A closer look at the new Apple MacBook Air

Apple MacBook Air

Earlier today Apple announced the new MacBook Air, the world’s thinnest notebook according to them, at Macworld 2008. Let’s take a closer look at what you’ll find in it.

The MacBook Air is amazingly thin, measuring no more than 0.16-inch at its slimmest and 0.76-inch at its thickest. Built around a glossy 13.3-inch, widescreen LED backlit display ( resolution: 1280 by 800), the notebook measures 12.8 by 8.94 inches ( 32.5 x 22.7 cm). With its anodized aluminium chassis, it weighs about three pounds. It has a full size backlit keyboard with a built-in ambient light sensor that automatically adjusts keyboard and display brightness for optimal visibility. The oversized trackpad supports multi-touch technology (like the iPhone and iPod touch).

It comes with a USB 2.0 port, a headphone jack, and a micro-DVI port that supports DVI, VGA, composite, and S-video output. These hide behind a port hatch when not needed. Even the MagSafe power connection has been slimmed down. It also features a built-in iSight camera.

The MacBook Air comes with 802.11a/b/g/n Wi-Fi and Bluetooth 2.1+EDR. It does not come with an integrated optical drive but Apple has released a new feature called Remote Disc which lets you wirelessly use or “borrow” the optical drive of a Mac or PC in the vicinity when one is needed. There is an optional MacBook Air SuperDrive as well.

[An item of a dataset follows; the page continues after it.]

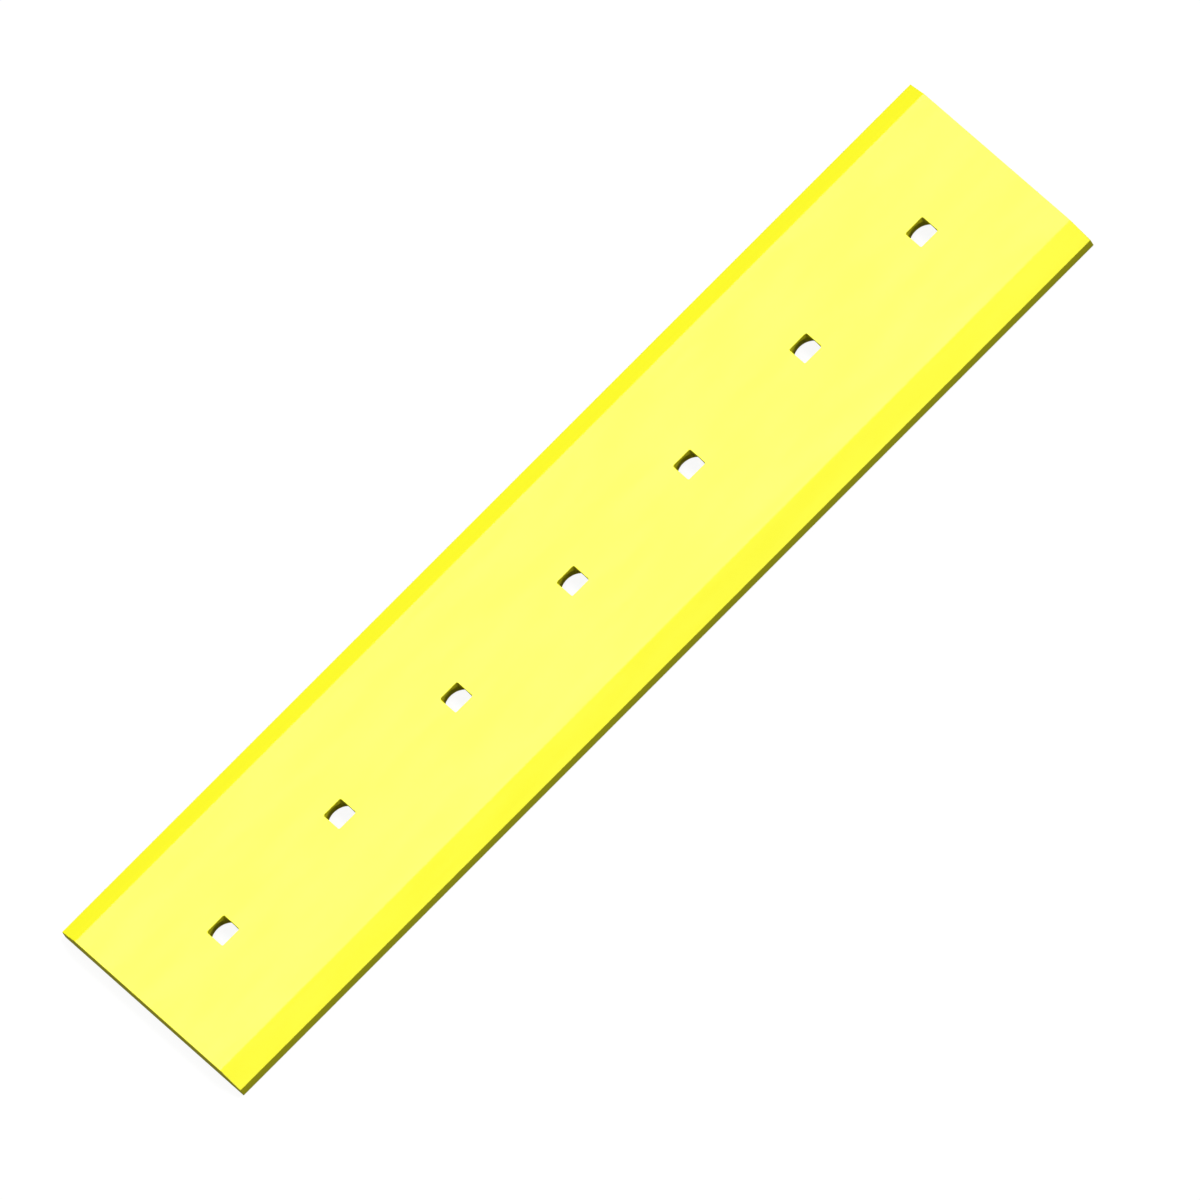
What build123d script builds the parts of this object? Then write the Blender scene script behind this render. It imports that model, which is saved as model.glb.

Under the hood, you have a choice of either a 1.6GHz or 1.8Ghz Intel Core 2 processor. It comes with 2GB of 667MHz DDR2 SDRAM and an 800MHz frontside bus, an 80GB 4200-rpm Parallel ATA hard disk drive (with a 64GB SSD option at a hefty premium), and Intel GMA X3100 graphics processor with 144MB of shared main memory.

Apple rates the integrated 37-watt-hour lithium-polymer battery at about 5 hours.

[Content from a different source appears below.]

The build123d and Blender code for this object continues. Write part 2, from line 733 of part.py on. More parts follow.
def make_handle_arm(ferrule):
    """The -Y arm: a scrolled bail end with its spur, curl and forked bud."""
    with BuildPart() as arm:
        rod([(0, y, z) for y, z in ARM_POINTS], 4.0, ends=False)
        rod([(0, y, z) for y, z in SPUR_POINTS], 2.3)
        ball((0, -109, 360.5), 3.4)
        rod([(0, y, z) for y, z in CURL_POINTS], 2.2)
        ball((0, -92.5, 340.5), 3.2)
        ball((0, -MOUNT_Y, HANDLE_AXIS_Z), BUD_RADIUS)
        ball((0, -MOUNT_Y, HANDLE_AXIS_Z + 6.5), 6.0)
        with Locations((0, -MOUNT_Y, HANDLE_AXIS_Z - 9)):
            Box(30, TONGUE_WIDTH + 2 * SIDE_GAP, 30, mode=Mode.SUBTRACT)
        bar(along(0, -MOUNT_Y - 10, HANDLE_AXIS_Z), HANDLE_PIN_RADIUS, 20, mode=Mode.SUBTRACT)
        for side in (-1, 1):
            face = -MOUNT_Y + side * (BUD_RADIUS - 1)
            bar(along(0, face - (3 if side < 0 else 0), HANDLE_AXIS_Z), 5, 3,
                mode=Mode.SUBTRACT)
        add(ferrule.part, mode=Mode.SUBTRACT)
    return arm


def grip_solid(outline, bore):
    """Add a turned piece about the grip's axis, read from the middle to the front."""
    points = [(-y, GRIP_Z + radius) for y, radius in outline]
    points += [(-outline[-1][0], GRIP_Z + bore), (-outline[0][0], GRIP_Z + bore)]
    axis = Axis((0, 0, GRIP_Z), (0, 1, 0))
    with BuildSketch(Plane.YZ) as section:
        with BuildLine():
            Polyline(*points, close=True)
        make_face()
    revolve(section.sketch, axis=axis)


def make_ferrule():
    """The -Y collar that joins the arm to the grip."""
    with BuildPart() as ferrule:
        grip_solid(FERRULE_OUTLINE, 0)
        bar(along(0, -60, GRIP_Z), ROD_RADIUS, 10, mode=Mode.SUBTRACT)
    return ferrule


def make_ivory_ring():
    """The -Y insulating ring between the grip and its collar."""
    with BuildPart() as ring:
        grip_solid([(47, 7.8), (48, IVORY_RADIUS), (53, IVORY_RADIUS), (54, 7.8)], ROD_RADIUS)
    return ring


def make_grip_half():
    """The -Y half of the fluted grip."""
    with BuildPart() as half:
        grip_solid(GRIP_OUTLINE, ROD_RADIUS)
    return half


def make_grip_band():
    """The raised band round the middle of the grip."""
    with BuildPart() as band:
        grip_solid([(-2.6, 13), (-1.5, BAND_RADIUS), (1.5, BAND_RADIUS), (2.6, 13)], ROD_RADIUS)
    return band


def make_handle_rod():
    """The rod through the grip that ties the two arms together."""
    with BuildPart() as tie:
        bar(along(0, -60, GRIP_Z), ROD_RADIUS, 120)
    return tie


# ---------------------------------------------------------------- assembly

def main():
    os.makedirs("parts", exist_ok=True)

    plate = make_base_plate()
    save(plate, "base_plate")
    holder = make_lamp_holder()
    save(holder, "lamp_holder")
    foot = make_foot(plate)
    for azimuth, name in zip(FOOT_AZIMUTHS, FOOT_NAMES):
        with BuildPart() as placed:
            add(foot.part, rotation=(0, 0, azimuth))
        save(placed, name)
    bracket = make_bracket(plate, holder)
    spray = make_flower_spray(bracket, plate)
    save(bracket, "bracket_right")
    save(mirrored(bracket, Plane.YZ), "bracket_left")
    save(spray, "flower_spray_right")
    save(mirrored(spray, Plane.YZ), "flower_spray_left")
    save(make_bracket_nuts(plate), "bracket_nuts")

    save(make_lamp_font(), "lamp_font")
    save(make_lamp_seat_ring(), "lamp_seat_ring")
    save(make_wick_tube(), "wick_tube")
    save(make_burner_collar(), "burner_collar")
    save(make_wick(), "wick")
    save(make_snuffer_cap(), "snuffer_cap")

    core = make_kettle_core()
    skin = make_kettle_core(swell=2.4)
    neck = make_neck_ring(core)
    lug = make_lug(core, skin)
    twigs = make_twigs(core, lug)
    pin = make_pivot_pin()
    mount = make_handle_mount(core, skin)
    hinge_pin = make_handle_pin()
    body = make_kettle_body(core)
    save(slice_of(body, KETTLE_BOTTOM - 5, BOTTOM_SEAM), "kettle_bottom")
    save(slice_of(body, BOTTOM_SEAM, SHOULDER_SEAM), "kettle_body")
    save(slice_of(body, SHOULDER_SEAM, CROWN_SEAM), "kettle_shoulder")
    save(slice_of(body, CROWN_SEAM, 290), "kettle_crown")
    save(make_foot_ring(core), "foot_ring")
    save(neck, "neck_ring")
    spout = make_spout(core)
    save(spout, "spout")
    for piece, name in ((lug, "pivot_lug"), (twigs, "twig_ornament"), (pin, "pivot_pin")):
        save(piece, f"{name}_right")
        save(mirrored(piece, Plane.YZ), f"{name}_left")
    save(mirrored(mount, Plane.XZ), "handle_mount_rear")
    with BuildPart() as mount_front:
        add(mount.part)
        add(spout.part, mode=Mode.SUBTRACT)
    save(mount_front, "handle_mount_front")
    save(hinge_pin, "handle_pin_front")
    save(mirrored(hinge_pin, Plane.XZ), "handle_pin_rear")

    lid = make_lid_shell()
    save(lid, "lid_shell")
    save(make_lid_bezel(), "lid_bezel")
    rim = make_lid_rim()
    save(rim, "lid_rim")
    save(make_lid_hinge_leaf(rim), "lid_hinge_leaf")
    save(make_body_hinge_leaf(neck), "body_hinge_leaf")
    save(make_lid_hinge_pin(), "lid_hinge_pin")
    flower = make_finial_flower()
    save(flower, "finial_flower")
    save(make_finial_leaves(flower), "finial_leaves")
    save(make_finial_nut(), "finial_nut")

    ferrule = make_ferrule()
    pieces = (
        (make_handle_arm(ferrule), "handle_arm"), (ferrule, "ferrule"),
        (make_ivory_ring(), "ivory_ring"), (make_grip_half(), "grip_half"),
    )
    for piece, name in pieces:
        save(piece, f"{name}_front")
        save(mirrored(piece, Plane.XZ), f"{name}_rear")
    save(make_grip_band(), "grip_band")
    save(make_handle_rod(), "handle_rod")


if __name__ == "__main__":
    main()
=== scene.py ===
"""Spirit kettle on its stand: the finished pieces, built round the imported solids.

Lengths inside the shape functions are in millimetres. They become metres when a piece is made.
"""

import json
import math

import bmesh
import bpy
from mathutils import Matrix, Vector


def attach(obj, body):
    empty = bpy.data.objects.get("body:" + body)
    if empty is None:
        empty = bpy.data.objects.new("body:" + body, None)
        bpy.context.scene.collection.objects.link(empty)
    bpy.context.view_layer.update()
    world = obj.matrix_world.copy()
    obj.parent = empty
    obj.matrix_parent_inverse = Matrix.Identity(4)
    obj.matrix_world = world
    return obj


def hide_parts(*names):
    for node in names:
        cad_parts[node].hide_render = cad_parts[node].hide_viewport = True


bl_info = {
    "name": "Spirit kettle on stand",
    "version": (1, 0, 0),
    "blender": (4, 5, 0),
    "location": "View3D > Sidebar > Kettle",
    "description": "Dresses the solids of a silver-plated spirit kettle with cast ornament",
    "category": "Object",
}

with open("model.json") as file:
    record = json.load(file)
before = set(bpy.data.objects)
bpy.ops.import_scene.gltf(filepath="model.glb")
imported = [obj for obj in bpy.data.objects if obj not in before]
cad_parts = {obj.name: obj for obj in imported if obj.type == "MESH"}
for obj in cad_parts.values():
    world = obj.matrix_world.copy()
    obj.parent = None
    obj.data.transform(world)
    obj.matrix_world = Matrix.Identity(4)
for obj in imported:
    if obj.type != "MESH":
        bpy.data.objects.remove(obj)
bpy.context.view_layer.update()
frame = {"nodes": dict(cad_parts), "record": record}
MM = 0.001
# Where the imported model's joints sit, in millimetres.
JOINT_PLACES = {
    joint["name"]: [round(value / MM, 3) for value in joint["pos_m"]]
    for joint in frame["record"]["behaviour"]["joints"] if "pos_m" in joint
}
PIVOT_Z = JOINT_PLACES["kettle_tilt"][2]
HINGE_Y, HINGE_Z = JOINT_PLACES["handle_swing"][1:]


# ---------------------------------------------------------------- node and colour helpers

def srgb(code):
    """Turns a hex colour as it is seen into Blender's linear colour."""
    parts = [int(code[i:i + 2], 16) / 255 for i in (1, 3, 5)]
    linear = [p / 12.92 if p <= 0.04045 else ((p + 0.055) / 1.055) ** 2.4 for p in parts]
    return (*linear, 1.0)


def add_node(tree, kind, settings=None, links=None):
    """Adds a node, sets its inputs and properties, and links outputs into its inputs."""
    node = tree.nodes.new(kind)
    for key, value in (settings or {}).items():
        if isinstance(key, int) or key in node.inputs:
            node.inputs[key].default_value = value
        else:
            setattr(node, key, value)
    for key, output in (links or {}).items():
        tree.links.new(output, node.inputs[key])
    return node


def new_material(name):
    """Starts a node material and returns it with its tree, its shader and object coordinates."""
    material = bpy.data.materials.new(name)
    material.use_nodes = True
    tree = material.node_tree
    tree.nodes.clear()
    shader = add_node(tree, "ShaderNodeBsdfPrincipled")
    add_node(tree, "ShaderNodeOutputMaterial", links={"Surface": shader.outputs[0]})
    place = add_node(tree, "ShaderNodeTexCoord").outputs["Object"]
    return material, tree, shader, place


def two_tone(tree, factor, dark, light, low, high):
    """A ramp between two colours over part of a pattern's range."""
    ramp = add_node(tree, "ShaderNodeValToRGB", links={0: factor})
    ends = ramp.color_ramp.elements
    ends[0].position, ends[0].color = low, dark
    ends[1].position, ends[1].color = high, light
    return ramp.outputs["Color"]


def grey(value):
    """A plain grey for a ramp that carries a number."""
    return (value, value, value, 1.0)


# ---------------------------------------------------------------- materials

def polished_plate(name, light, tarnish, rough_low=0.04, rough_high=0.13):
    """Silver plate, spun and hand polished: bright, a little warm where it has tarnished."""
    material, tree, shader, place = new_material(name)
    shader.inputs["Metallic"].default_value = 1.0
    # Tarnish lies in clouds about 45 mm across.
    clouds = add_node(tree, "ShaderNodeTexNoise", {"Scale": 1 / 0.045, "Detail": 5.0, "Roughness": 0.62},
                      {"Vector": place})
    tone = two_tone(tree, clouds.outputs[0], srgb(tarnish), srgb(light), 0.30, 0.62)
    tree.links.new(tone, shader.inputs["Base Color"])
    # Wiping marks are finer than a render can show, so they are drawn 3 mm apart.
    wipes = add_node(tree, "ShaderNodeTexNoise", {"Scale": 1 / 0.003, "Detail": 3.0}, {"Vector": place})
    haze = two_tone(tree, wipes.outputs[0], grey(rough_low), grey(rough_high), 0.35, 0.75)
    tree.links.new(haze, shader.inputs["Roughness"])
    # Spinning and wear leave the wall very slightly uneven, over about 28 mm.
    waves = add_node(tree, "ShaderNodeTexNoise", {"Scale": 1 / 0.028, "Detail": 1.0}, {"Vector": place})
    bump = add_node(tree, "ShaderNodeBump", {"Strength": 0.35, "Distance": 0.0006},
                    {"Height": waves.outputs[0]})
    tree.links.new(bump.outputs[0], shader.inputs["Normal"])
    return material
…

Mac OS X v10.5 Leopard and iLife ’08 are preinstalled.

Not everything is perfect about the MacBook Air. On the downside, the battery is sealed up and is not user-replaceable. And 2GB of RAM better be enough for you as there is no option to increase that later. You also only get one USB port. You may find yourself plugging and unplugging peripherals quite a bit. Lastly, what about that USD$999 premium for the SSD option?

And Apple’s claim that it’s the thinnest notebook ever is debatable. The ill-fated Pedion developed by Mitsubishi and Hewlett-Packard back in 1997 was 18.4mm (0.7244-inch) thick.